Checklist for Moving Courses Online
As you move your courses online, we’ve put together a checklist to help you organize your tasks and make sure your course is ready for the return to academic work in the coming weeks. We understand that every course is different, and transitioning face-to-face learning to online delivery is a recursive process. Going through the steps below can help you think through the transition process and ensure that you don’t have any major gaps when your course resumes. These are ideas, not mandates, so don’t feel as if you have to use a technique or tool discussed here if it doesn’t work for your course, your teaching style, or the needs of your particular students.
If you want to talk through any of these ideas, please feel free to get in touch with us at firstname.lastname@example.org.
Step 1 – Adapt Your Syllabus
- Review your Student Learning Outcomes. Are there any lectures, readings, assignments, activities, or assessments you can drop and still meet the learning outcomes?
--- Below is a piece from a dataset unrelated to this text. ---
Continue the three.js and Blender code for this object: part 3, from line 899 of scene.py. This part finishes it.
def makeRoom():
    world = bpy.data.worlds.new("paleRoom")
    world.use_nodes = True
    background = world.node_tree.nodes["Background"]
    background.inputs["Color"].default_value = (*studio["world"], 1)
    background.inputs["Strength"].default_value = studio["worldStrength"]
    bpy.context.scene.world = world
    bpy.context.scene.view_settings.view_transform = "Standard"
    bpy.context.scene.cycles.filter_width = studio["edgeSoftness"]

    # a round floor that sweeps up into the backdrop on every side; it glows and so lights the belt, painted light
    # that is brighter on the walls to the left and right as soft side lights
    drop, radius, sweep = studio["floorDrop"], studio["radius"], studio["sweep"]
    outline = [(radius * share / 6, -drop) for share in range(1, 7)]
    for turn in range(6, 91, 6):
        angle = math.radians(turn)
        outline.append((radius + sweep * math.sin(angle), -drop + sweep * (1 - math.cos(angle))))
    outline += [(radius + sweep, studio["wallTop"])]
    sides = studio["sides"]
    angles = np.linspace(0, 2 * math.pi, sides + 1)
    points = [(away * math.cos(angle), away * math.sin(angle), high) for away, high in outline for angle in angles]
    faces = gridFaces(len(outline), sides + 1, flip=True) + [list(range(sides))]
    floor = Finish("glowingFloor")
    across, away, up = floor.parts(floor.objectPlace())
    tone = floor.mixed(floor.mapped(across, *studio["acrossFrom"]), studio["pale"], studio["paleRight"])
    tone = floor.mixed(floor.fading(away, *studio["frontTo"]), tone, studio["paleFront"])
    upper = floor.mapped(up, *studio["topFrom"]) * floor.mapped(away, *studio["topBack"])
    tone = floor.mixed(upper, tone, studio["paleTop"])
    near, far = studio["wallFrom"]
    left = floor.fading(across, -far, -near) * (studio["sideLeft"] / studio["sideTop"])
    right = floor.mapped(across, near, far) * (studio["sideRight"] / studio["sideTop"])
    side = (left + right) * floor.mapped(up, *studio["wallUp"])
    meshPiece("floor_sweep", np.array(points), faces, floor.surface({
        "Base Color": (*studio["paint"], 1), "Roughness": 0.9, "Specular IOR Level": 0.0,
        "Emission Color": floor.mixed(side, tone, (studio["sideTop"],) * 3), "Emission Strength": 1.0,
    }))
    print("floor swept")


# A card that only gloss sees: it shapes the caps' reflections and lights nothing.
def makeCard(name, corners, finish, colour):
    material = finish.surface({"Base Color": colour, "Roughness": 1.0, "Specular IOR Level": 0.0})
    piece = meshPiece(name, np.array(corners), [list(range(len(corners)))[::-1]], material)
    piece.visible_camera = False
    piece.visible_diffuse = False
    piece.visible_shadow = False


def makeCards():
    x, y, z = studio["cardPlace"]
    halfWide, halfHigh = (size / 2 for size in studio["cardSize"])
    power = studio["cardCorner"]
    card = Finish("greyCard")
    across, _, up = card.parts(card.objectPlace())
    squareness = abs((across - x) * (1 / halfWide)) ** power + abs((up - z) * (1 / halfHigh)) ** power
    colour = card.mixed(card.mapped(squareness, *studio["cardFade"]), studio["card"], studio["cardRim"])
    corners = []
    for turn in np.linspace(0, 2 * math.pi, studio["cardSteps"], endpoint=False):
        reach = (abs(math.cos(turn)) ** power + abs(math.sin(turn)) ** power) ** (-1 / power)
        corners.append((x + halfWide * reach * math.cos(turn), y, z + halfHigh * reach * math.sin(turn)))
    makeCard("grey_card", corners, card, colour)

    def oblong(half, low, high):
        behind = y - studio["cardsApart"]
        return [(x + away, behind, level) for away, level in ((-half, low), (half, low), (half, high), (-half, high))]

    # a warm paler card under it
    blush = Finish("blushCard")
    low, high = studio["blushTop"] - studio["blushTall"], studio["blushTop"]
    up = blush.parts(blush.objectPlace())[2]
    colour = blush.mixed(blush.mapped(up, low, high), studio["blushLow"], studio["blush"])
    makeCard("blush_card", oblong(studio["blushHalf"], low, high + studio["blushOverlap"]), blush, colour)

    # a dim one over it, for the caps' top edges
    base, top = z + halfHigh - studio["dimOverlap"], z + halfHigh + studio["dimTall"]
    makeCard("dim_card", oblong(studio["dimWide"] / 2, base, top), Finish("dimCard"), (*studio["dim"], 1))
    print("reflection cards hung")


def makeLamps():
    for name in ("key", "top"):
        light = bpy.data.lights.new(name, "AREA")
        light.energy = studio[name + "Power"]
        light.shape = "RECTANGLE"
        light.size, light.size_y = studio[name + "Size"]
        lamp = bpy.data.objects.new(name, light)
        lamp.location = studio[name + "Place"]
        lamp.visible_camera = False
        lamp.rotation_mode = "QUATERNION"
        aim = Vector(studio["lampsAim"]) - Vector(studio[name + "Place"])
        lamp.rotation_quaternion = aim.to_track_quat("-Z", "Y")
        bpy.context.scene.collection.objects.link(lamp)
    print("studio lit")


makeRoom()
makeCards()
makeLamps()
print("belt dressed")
- Create a list of Essential Learning Experiences/Activities.
- Review your Essential Learning Experiences/Activities: What lectures, readings, assignments, activities, or assessments need to be adapted for online delivery?
- Consider Due Dates and Deadlines: Is it possible to simplify due dates so that all work is due on the same day of the week and at the same time (best practice for online learning)?
Step 2 – Make a Plan for Replacing Face-to-Face Class Meetings
- Considering your Learning Outcomes and the setup of your original course, do you need to meet with your students live (synchronously)?
- Best practice for online learning recommends keeping these sessions shorter than in-person class meetings (90 minutes is a LONG synchronous online session!).
- Can you make short instructional videos or online lectures to replace lectures you planned to deliver in class? (Best practice: chunk in shorter videos <15 minutes).
Step 4 – Leverage Your Moodle Site
- You can use Zoom to create screencasts, record video lectures (show a PowerPoint on your screen and lecture), and meet synchronously with your students.
- This video tutorial” walks you through steps to log into your Zoom account and launch a meeting.
Step 4 – Leverage Your Moodle Site
- Do you have a Moodle Site for every course you teach (tutorial for linking your course)? It can be helpful and comforting for students to have one place to go to find all of the resources and do all of the work required to successfully complete your course.
- Do you use the Announcements forum (included in every Moodle course) to communicate with students? Students get a copy of every announcement in their email, and they can access every communication you’ve sent in a single place versus wading through their email inbox.
- Would Discussion forums facilitate communication, community, and learning for your students? It is simple to set up Discussion forums, and they can be used for lots of things: discussion of readings, sharing of media (like funny and topical memes!), sharing of student work, student collection of resources, etc.
- Have you created Assignments in Moodle so that students can upload their work to you? The Assignment is quick to set up, and it makes it easy for students to upload word documents, slides, images, spreadsheets, and even URLs. Best of all, you can review them all in one place, and even grade and provide feedback if you want to.
- Would low-stakes Quizzes help your student practice concepts (see this tutorial)?
Step 5 – Compose Welcome Back Communication and Course Plan
- Write a welcome message to transition students back into your class learning community.
- Attach an Adapted Syllabus and Schedule/Calendar.
- Include clear instructions and expectations for communication, attendance/participation, synchronous meetings, submission of work, technology tools, etc.
Step 6 – Test and Practice Zoom and Moodle Tools With Students:
- Can you schedule a “practice” Zoom session with your students?
- It’s good to troubleshoot equipment and connectivity issues when academic learning is not on the agenda.
- A practice session is also a great way to reestablish and reconnect your classroom learning community.
- Can you create a separate Moodle activity (Discussion, Assignment, Quiz) that is ungraded so that students (and you) can practice using the tool?